Ken Lewandowski insisted now is the time to introduce legislation to end the practice of late payment and cash retentions

In 2013 he was one of two authors who produced a withering assessment of how the construction sector was blighted by an 'endemic' late payment and cash retentions culture within public sector procurement.

Fast forward three years - and with 66 of his 67 recommendations in the process of being implemented by the Scottish Government, including that of mandatory Project Bank Accounts (PBAs) across the public sector - and Ken Lewandowski has a new target in his sights.

Invited as a special guest at SELECT's AGM at the Walled Garden earlier this month, Lewandowski - a chartered engineer, businessman and former chairman of Hibs - spoke extensively about how late payments and the practice of cash retentions by large construction firms over smaller subcontractors in the private sector, many of whom are SELECT Members, are effectively putting people out of business.

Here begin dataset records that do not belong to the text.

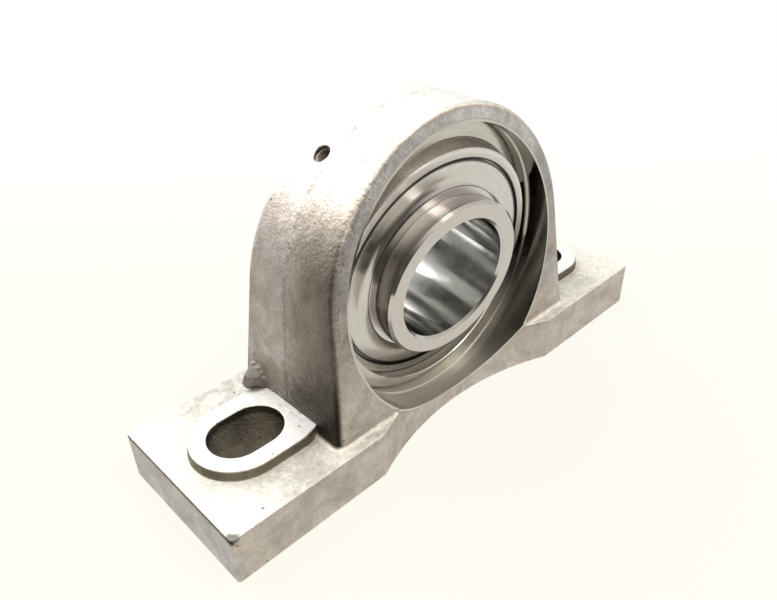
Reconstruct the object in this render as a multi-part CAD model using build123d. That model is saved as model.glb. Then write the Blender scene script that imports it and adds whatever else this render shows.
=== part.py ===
from build123d import *
import os
from math import cos, radians, sin, sqrt, tan

os.makedirs("parts", exist_ok=True)

# Self-aligning pillow block bearing for a 40 mm shaft.
# Origin: centre of the base's underside, on the foundation. +X along the base, +Z up.
# The near side, with the plain end of the inner ring, faces -Y. Millimetres.
# The shaft's size drives the insert, the insert drives the housing round it.

# Inner ring
BORE_RADIUS = 20.0
RING_WALL = 6.0
NEAR_LENGTH = 19.0          # from the ball row to the plain end
FAR_LENGTH = 30.2           # and to the set-screw end
RING_CHAMFER = 0.8

# Ball row
BALLS = 9
BALL_RADIUS = 5.95
BALL_OVER_RING = 4.0        # ball row's circle outside the inner ring's surface
RUNNING_GAP = 0.05
RACE_OPENING = 0.25         # raceway groove's radius over the ball's

# Outer ring
SHOULDER_OVER_PITCH = 3.8
OUTSIDE_OVER_PITCH = 10.0
SEAL_RECESS_DEPTH = 3.2     # from the side face in to the seal's shoulder
SEAL_RECESS_STEP = 1.7      # and outwards from the shoulder's edge
OUTER_CHAMFER = 0.3
OIL_GROOVE_WIDTH = 2.2
OIL_GROOVE_DEPTH = 0.6
OIL_HOLE_RADIUS = 0.9
OIL_HOLES = 2

# Cage, of two pressed halves riveted together
CAGE_HALF_DEPTH = 2.0       # radially, each side of the ball row's circle
CAGE_SHEET = 0.8
CAGE_TO_SEAL = 0.45
POCKET_GAP = 0.1
RIVET_RADIUS = 0.8
RIVET_HEAD = 1.4
RIVET_HEAD_HEIGHT = 0.5

# Seals
CORE_SHEET = 0.7
CORE_OVER_RING = 2.6        # bore of the steel core outside the inner ring's surface
CORE_FLANGE = 0.9
LIP_BOND = 1.1              # overlap of rubber and core
LIP_NECK = 1.3
LIP_WIDTH = 1.4
LIP_EDGE = 0.5
LIP_GAP = 0.05

# Slingers
SLINGER_SHEET = 1.0
SLINGER_GAP = 0.5           # round its rim
SLINGER_SUNK = 0.3          # below the outer ring's side face
FLARE_WIDTH = 4.5           # from the inner ring out to where the flat part starts
FLARE_WALL = 1.2            # thickness left where it ends on the ring
FLARE_RISE = 1.2

# Set screws, M8 x 1
SCREWS = 2
SCREW_FROM_END = 8.0
SCREW_HOLE_RADIUS = 3.5
SCREW_FIT = 0.04            # thread's root inside the hole
SCREW_PROUD = 1.3
SCREW_TIP_GAP = 0.3         # tip clear of the bore
SCREW_CUP = 1.6
SCREW_SOCKET = 4.0          # across flats
SCREW_SOCKET_DEPTH = 4.0
SCREW_CHAMFER = 0.5
SCREW_SPACING = 120.0       # degrees
SCREW_START = 30.0

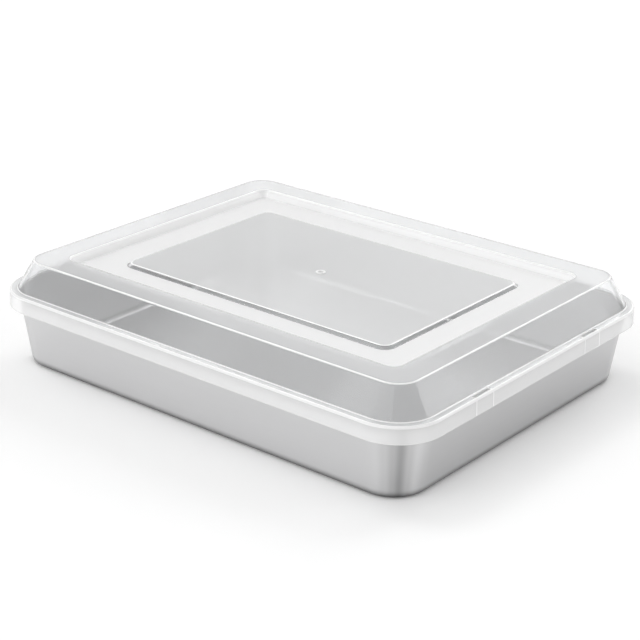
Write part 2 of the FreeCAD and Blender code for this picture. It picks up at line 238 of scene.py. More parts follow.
@dataclass(frozen=True)
class SatinSteel:
    """Stainless sheet with a fine satin grain that runs round the pan, with painted reflections and painted
    shade in its colour.

    Args:
        colour: reflected colour.
        roughness: middle of the roughness range.
        grain_scale: grain lines per metre across the grain.
        grain_stretch: how much longer the grain is than it is wide.
        grain_depth: height of the grain.
        grain_detail: finer layers of the grain.
        grain_roughness: width of the roughness range that the grain gives.
        wear: how much handling changes the roughness.
        painted_corner_reflections: painted reflections, as light and dark bands round the corners: place
            round a corner, from 0 at the short sides to 1 at the long ones, and the painted brightness there.
        painted_level_shade: painted shade that dims the sheet facing up, the pan's floor and the rim's top.
        painted_shade_level_range: upward part of the normal where that painted shade starts, and where it is
            full.
        painted_foot_shade: painted contact shade, darkest where the sheet turns under at the ground.
        painted_foot_shade_height: height at which that painted shade has faded out.
    """

    colour: Colour = (0.66, 0.66, 0.665)
    roughness: float = 0.36
    grain_scale: float = 900.0
    grain_stretch: float = 30.0
    grain_depth: float = 0.01 * MM
    grain_detail: float = 4.0
    grain_roughness: float = 0.1
    wear: float = 0.015
    # Painted reflections: light and dark bands round the corners, where the surroundings would reflect.
    painted_corner_reflections: tuple[tuple[float, float], ...] = (
        (0.0, 0.88), (0.1, 0.9), (0.26, 1.0), (0.38, 0.84), (0.5, 0.56), (0.6, 0.74), (0.72, 0.9),
        (0.86, 1.0), (1.0, 1.0))
    # Painted shade on the sheet that faces up.
    painted_level_shade: float = 0.8
    painted_shade_level_range: tuple[float, float] = (0.4, 0.95)
    # Painted contact shade where the sheet meets the ground.
    painted_foot_shade: float = 0.2
    painted_foot_shade_height: float = 6.0 * MM

    def build(self, name: str, handling: bpy.types.NodeTree) -> bpy.types.Material:
        """Make the material.

        Args:
            name: the material's name.
            handling: the group of handling marks.

        Returns:
            The material.
        """
        material, graph, shader = new_material(name)
        place = graph.add("ShaderNodeTexCoord").outputs["Object"]
        stretch = graph.add("ShaderNodeMapping")
        graph.feed(stretch.inputs["Vector"], place)
        graph.feed(stretch.inputs["Scale"], (1 / self.grain_stretch, 1 / self.grain_stretch, 1.0))
        grain = graph.add("ShaderNodeTexNoise")
        graph.feed(grain.inputs["Vector"], stretch.outputs["Vector"])
        graph.feed(grain.inputs["Scale"], self.grain_scale)
        graph.feed(grain.inputs["Detail"], self.grain_detail)
        marks = graph.place(handling, Vector=place, Amount=self.wear)
        smoothest = self.roughness - self.grain_roughness / 2
        grained = graph.maths("MULTIPLY_ADD", grain.outputs["Fac"], self.grain_roughness, smoothest)
        rough = graph.maths("ADD", grained, marks.outputs["Variation"], clamp=True)
        graph.feed(shader.inputs["Roughness"], rough)
        bump = graph.add("ShaderNodeBump")
        graph.feed(bump.inputs["Height"], grain.outputs["Fac"])
        graph.feed(bump.inputs["Distance"], self.grain_depth)
        graph.feed(shader.inputs["Normal"], bump.outputs["Normal"])
        # The base colour carries painted reflections and painted shade.
        graph.feed(shader.inputs["Base Color"], self.colour_with_painted_light(graph))
        graph.feed(shader.inputs["Metallic"], 1.0)
        return material

    def colour_with_painted_light(self, graph: Graph) -> Socket:
        """The steel's colour, with painted reflections round the corners, painted contact shade along the
        foot and painted shade on the level sheet.

        Args:
            graph: the material's graph.

        Returns:
            The colour's socket.
        """
        # Painted reflections: a brightness ramp by how far the normal has turned round a corner.
        axes = graph.add("ShaderNodeSeparateXYZ")
        graph.feed(axes.inputs["Vector"], graph.add("ShaderNodeTexCoord").outputs["Normal"])
        sides = [graph.maths("ABSOLUTE", axes.outputs[axis]) for axis in ("Y", "X")]
        turned = graph.maths("DIVIDE", graph.maths("ARCTAN2", *sides), math.pi / 2)
        corner_reflection_ramp = graph.add("ShaderNodeValToRGB")
        corner_reflection_ramp.color_ramp.interpolation = "EASE"
        points = corner_reflection_ramp.color_ramp.elements
        while len(points) < len(self.painted_corner_reflections):
            points.new(0.5)
        brightest = max(self.painted_level_shade, *(painted_light for _, painted_light in self.painted_corner_reflections))
        for point, (place, painted_light) in zip(points, self.painted_corner_reflections):
            point.position = place
            point.color = (painted_light / brightest,) * 3 + (1.0,)
        graph.feed(corner_reflection_ramp.inputs["Fac"], turned)
        # foot is painted contact shade that fades out upward from the ground.
        where = graph.add("ShaderNodeSeparateXYZ")
        graph.feed(where.inputs["Vector"], graph.add("ShaderNodeTexCoord").outputs["Object"])
        foot = graph.between(where.outputs["Z"], (0.0, self.painted_foot_shade), (self.painted_foot_shade_height, 1.0))
        # level masks the painted shade on the sheet that faces up.
        level = graph.between(axes.outputs["Z"], (self.painted_shade_level_range[0], 0.0), (self.painted_shade_level_range[1], 1.0))
        # wall and up are the painted brightness of the walls and of the level sheet.
        wall = graph.maths("MULTIPLY", corner_reflection_ramp.outputs["Color"], foot)
        up = graph.maths("MULTIPLY", level, self.painted_level_shade / brightest)
        painted_light = graph.maths("MULTIPLY_ADD", wall, graph.maths("SUBTRACT", 1.0, level), up)
        mix = graph.add("ShaderNodeMix", data_type="RGBA")
        graph.feed(mix.inputs["Factor"], painted_light)
        graph.feed(mix.inputs["A"], (0.0, 0.0, 0.0))
        graph.feed(mix.inputs["B"], tuple(part * brightest for part in self.colour))
        return mix.outputs["Result"]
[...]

"We've achieved project bank accounts in the public sector, and that's great," Lewandowski told CABLEtalk following the AGM. "But the work is far from done. We need to stamp out what are frankly disgusting and unethical practices across the private sector when it comes to payment of their subcontractors. At best it's immoral, at worst it's bordering on fraud, and it is causing companies to be wound up."

Lewandowski is busy engaging with a new raft of MSPs who have come into the Scottish Parliament following the elections in May; he is also trying to arrange a time when he can address the SNP group of MPs at Westminster, to encourage them to raise the issue in the Commons.

"We have a large group of advocates in Westminster now, and we should be engaging with them. I have already been in touch with the secretariat at Victoria Quay in Edinburgh, and the Scottish Government generally. They have been very supportive, especially Fergus Ewing in the last administration. We now need to establish good relationships with our new Ministers including Keith Brown, Paul Wheelhouse and Derek Mackay, as Finance Secretary."

Lewandowksi said there is now recognition of the fact that 30-day payment terms need to be a legislative change, so that companies have a legal backstop to end the practice of late payments.

"I don't think guidance is enough," he added. "Guidance will only get you so far. We now need a proper legal framework to be placed on statute which will bring an end to this culture. I believe we now need legislation introducing 30-day payment terms.

"We have been talking about this for 30 years now, but the time for talking is over. It must be stopped."

Lewandowski disclosed to CABLEtalk some of the companies whose cash retentions are actively putting small firms out of business. He said there will be a time to 'name and shame' those main contractors and project management firms, but that must be done jointly by the industry.

"I have a very well-placed source, a 'whistleblower', who has worked at one of these companies. I won't name names just now, but this very honest person has been in meetings where the director has insisted that an extra £6,000 is taken from the subcontractor on the final account. This is despite the work being signed off, there was no snagging needed, and there was no ethical reason why this extra money was taken from them. And this was a director. It's dishonest - these companies are using their privileged positions to sit on money. But it's not their money, they have already charged on their service, they are profiting from the work of others. It's a scourge, and it affects the whole of the business community right across the UK, not just the construction sector." Lewandowski cites another example where a small firm he knows had been owed £89,000 by a main contractor for over two years, and has had to battle to get the money due to them.

Lewandowski said he would like to see the German model followed, where legislation has been in place for over 25 years outlawing late payments, where a purchase price or payment of work performed may not exceed 60 days. If the contracting entity is a public authority, the period may not even exceed 30 days.

"It makes complete sense. The failure rate of SMEs in Germany is less than 10 per cent of that in the UK. We need to get our act together and follow that kind of model. I do believe we are getting there now; we're on the winning side - we're just not over the line yet."